Francine Pilon adore les violettes africaines. C'est banal, direz-vous. Pas dans son cas.

Francine Pilon adore les violettes africaines. C'est banal, direz-vous. Pas dans son cas.

Infographiste à Gatineau, elle cultive dans ses temps libres une cinquantaine d'espèces et de sous-espèces connues dans le monde, toutes des plantes menacées de disparition dans leurs pays d'origine. Elle s'est même spécialisée dans la culture de violettes rampantes. Plus récemment, elle a jeté son dévolu sur les micro violettes. Des plantes mignonnes qui poussent dans un pot à peine plus grand qu'un dé à coudre, lequel ne dépasse pas les 3 cm de diamètre... à sa plus grande extrémité.

Francine Pilon a eu le coup de foudre il y a 16 ans. Une passion toujours indéfectible qu'elle aime partager. Voilà d'ailleurs une dizaine d'années qu'elle travaille à la rédaction d'un livre sur les violettes.

Avant son coup de foudre, elle cultivait des plantes d'intérieur pour la beauté et l'originalité du feuillage. Puis un jour, elle a acheté deux plants de violettes africaines qui se sont mis à fleurir pour son plus grand plaisir. "Je suis vite passée aux violettes rampantes pour leur allure sauvage, puis aux espèces vraiment sauvages, dit-elle. Qui sait si dans un proche avenir, ce ne sont pas des collectionneurs comme moi qui sauveront certaines espèces de l'extinction."

Mais si cet objectif ne présente pas le même attrait pour tout le monde, les plantes de petites dimensions, elles, attirent immanquablement l'attention. Les violettes miniatures possèdent une couronne de feuilles qui ne dépasse pas les 15 cm de diamètre. On en retrouve plusieurs variétés dans les grandes surfaces. Quant aux micro violettes, elles sont encore plus petites évidemment, soit un maximum de 5 cm de diamètre. "Ce sont des plantes miniatures qui ont été miniaturisées, explique Mme Pilon. Elles n'existent pas en milieu naturel et ont été obtenues par sélection. On en compte quelques variétés seulement."

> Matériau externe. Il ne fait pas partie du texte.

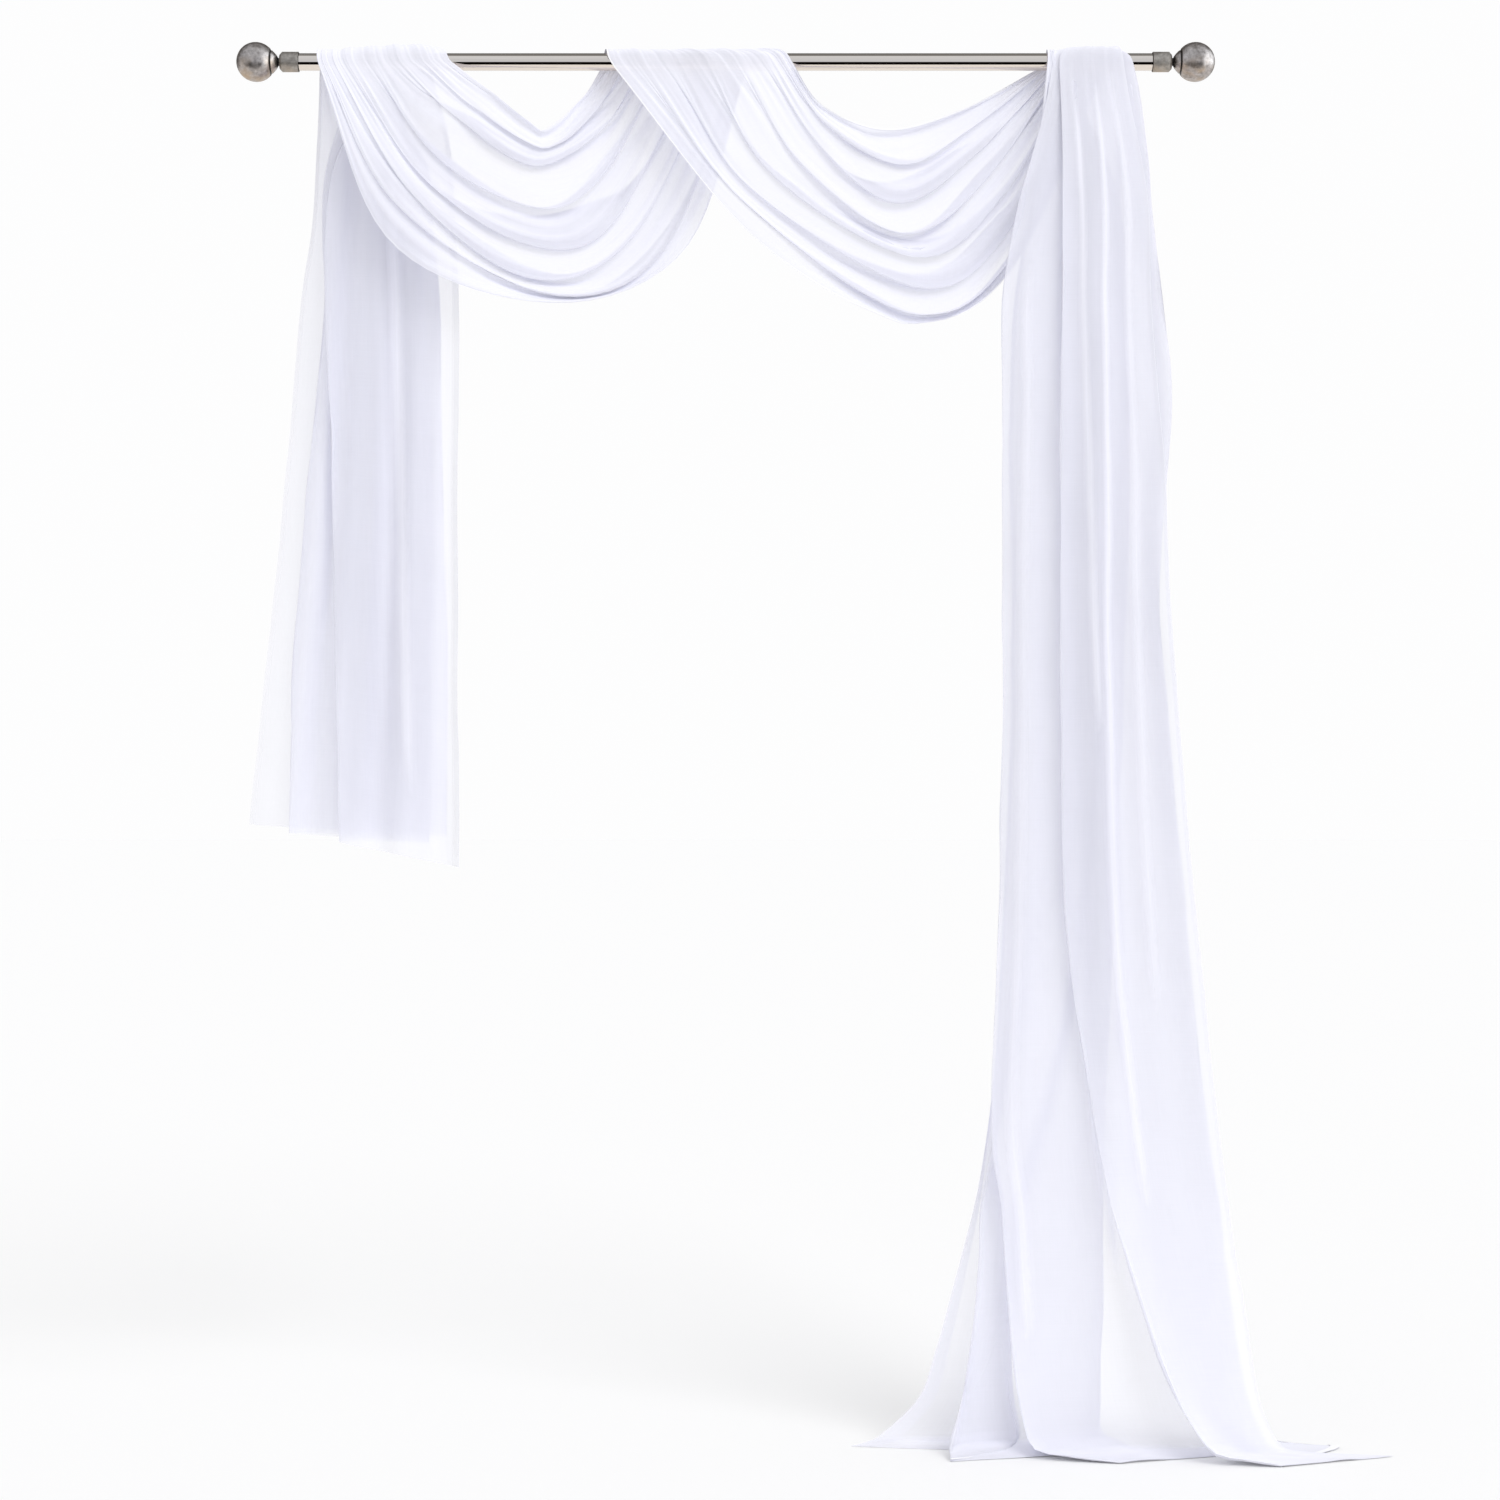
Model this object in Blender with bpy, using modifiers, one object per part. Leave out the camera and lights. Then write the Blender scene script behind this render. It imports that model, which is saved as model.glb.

Si on peut faire pousser des violettes africaines dans un petit contenant, tôt ou tard, les feuilles atteindront une taille normale. Par contre, les hybrides servant à la culture des plants miniatures produisent toujours des petites feuilles, à plus forte raison quand il s'agit de micro violettes. C'est ce qui fait tout le charme de ces curiosités végétales.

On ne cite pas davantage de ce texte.